Tally the lines in the listing below that include "manifold". Answer with the count and nothing more.
* begin Recorded data *
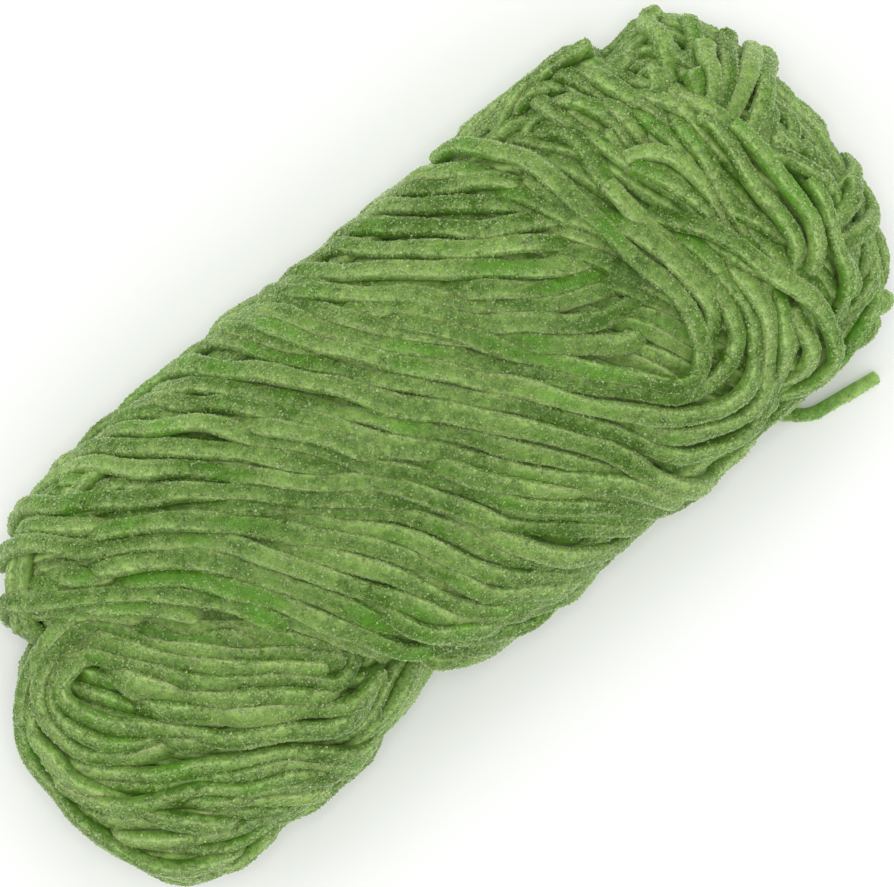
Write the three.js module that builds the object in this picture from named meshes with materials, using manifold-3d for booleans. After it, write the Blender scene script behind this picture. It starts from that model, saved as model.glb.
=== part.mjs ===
// A bundle of sour candy laces: one long hank folded back on itself, lying on its flat underside.
// Millimetres, +Z up. +X runs along the bundle from the folded end to the cut ends, z = 0 is the table.
// A route is a list of [x, y] points over the top of the bundle, or [x, y, z] points at its sides.
import * as THREE from 'three';
import { mergeVertices } from 'three/addons/utils/BufferGeometryUtils.js';
import Module from 'manifold-3d';

// Laces
const LACE_RADIUS = 1.95;
const LOOSE_RADIUS = 1.45;
const LACE_SIDES = 5;
const SHORT_LACE_STEP = 9;
const LONG_LACE_STEP = 13.5;
const LONG_LACE = 75;
const SUNK_IN_CORE = 0.9;
const TUCK_DEPTH = 4.5;
const TUCK_LENGTH = 12;

// Body of the bundle
const LEFT_TIP = -105.5;
const LEFT_CAP = 43.5;
const LEFT_ROUNDNESS = 2.1;
const RIGHT_TIP = 97.3;
const RIGHT_CAP = 52;
const RIGHT_ROUNDNESS = 5;
const HALF_WIDTH = 42.6;
const MID_HEIGHT = 24;
const TOP_RISE = 28;
const BOTTOM_DROP = 29.5;
const SECTION_ROUNDNESS = 2.4;
const MIDLINE_Y = 3;
const LEFT_SWAY = 11;
const LOBE_DROP = 5;

// Cleft where the main body folds over the lobe at the left end
const CLEFT_DEPTH = 6.5;
const CLEFT_REACH = 9;
const SHOULDER_DEPTH = 1.6;
const SHOULDER_REACH = 3.5;
const CLEFT_LINE = [
  [-97, 27], [-80, 23.5], [-68, 13], [-54, 0], [-46, -11], [-38.5, -25], [-30, -34], [-22, -44],
];

// Core mesh
const CORE_RINGS = 18;
const CORE_SIDES = 18;

// Laces that wrap over the top from the far edge to the near edge, left to right
const WRAP_GUIDES = [
  [[-88, 32], [-76, 25.5], [-64, 18.5], [-54, 8], [-47, -5], [-41, -20], [-27, -36]],
  [[-83.5, 38], [-70, 31.5], [-56, 24], [-44, 14], [-36, 0], [-29, -15], [-13, -37]],
  [[-78, 43.5], [-63, 36], [-47, 26], [-34, 12], [-20, -1], [-10, -18], [6, -38]],
  [[-58, 48], [-43, 41.5], [-31, 31], [-21, 17], [-11, 1], [-2, -17], [15, -39]],
  [[-36, 48.5], [-25, 41], [-14, 30], [-6, 17.5], [2, 2], [11, -16], [28, -39]],
];
const WRAPS_BETWEEN = [2, 2, 2, 2];

// Laces that bend back in a U near the cut ends, outermost first
const BEND_GUIDES = [
  [[-30, 47.5], [-20, 40.5], [-10, 30], [-2, 18], [6, 5], [16, -9], [26, -22], [34, -33], [44, -36.5],
    [56, -34], [66, -26], [70, -14], [71, 2], [69, 16]],
  [[-22, 46], [-12, 39], [-2, 29], [6, 17.5], [14, 5], [23, -8], [33, -20], [43, -28.5], [51, -30.5],
    [59, -26], [64, -16], [65.5, -6], [65, 4], [61, 16]],
  [[-17, 46], [-7, 38.5], [3, 28.5], [10, 17.5], [17.5, 5.5], [26, -6.5], [35, -16], [45, -23.5],
    [51, -23], [55.5, -16], [57, -6], [57, 2], [56, 9], [53, 18]],
];

// Laces that run inside the bends and pass under the crossing lace
const INNER_GUIDES = [
  [[-9, 45], [1, 36], [11, 25], [19, 13], [27, 2], [35, -7], [43, -14], [50, -17]],
  [[-3, 45], [7, 35.5], [16, 25], [24, 16], [32, 9], [40, 3], [46, 0], [52, -1]],
  [[6, 44.5], [15, 36.5], [23, 29], [30, 22], [37, 17], [42, 14], [46, 12.5], [51, 12]],
  [[15, 44], [22, 38.5], [28, 33], [34, 28], [39, 24.5], [43, 22], [47, 20], [51, 19]],
  [[26, 43.5], [31, 40], [35, 37], [38.5, 34], [41, 31.5], [43.5, 29.5], [46, 28], [49, 27]],
];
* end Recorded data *
• Task result:
2